The Long Goodbye is a novel by Raymond Chandler, published in 1953, his sixth novel featuring the private investigator Philip Marlowe. Some critics consider it inferior to The Big Sleep or Farewell, My Lovely, but others rank it as the best of his work. Chandler, in a letter to a friend, called the novel "my best book" and recalled the agony of writing it while his wife was terminally ill.

The novel is notable for using hard-boiled detective fiction as a vehicle for social criticism and for including autobiographical elements from Chandler's life.

In 1955, the novel received the Edgar Award for Best Novel.

The novel opens outside a club called the Dancers. It is late October or early November 1949. Philip Marlowe meets a drunk named Terry Lennox, a man with scars on one side of his face. They forge an uneasy friendship over the next few months. In June 1950, Lennox shows up late one night at Marlowe's home in "a great deal of trouble" and needing a ride to the Tijuana airport. Marlowe agrees as long as Lennox does not tell him any details of why he is running.

On his return to Los Angeles, Marlowe learns that Lennox's wife was found dead in her guest house and that she died before Lennox fled.
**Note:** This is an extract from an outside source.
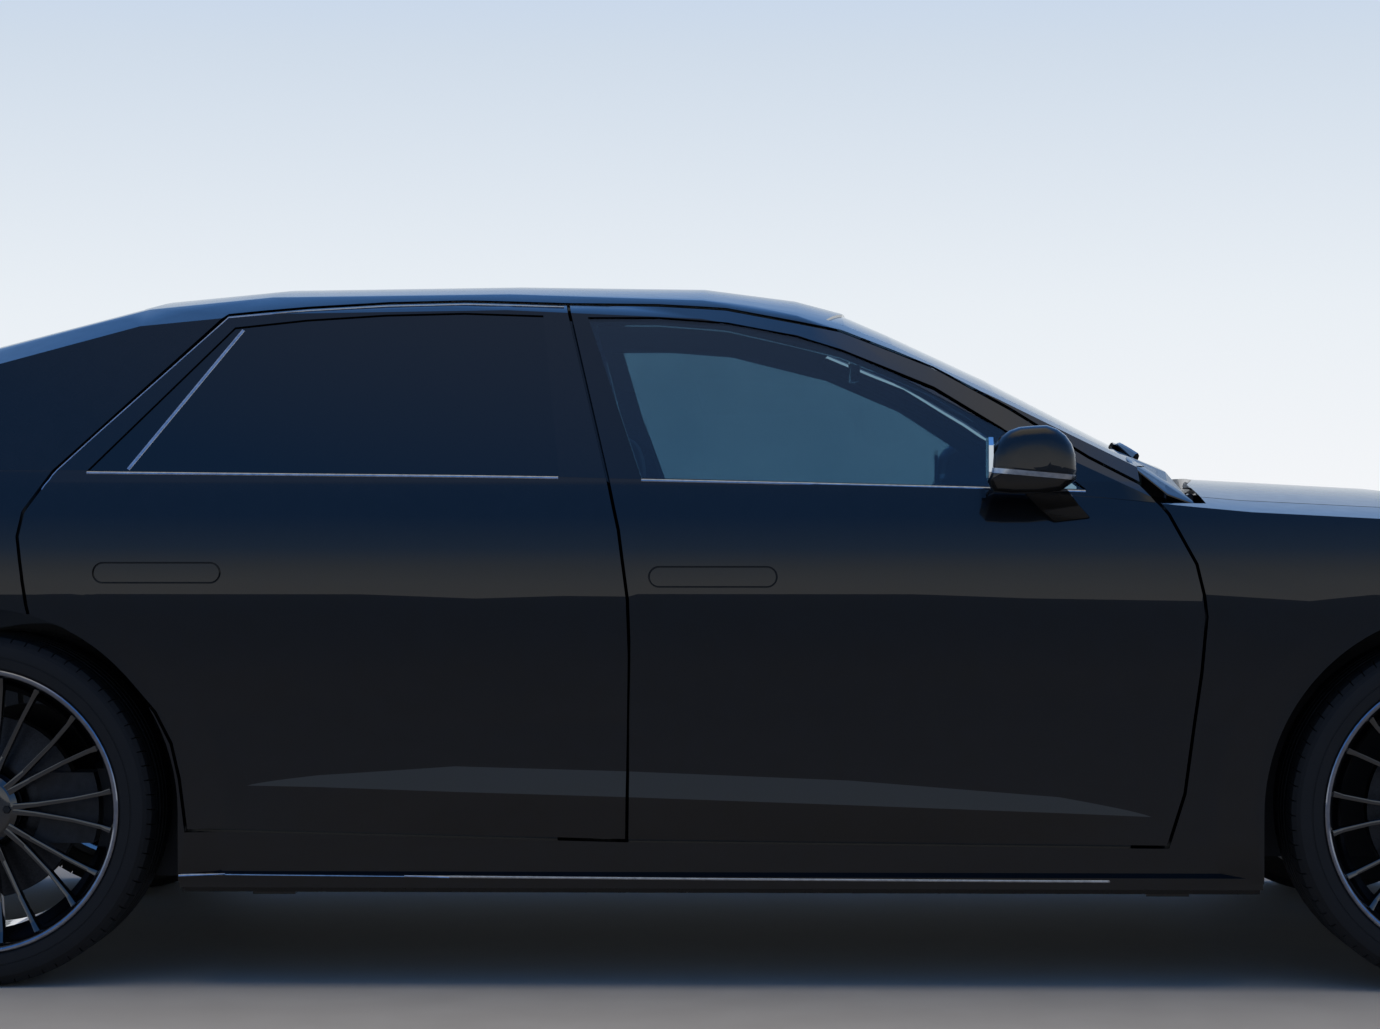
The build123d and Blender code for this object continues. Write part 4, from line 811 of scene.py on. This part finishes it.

Marlowe is arrested on suspicion of murder after refusing to co-operate with investigators, who want him to confess that he helped Lennox flee.

After three days of antagonizing his interrogators, Marlowe is released, the police explaining that Lennox has been reported to have committed suicide in Otatoclán with a full written confession by his side. Marlowe gets home to find a cryptic note from Lennox containing a "portrait of Madison" (a $5,000 bill).

Marlowe gets a call from Howard Spencer, a New York publisher, who asks him to investigate a case. One of Spencer's best writers, Roger Wade, has a drinking problem and has been missing for three days. Initially Marlowe refuses, but after Wade's wife, Eileen, also asks for Marlowe's help, he consents. Marlowe finds Wade in a makeshift detox facility in an isolated and soon to be abandoned ranch. He takes his fee, but the Wades' stories do not match.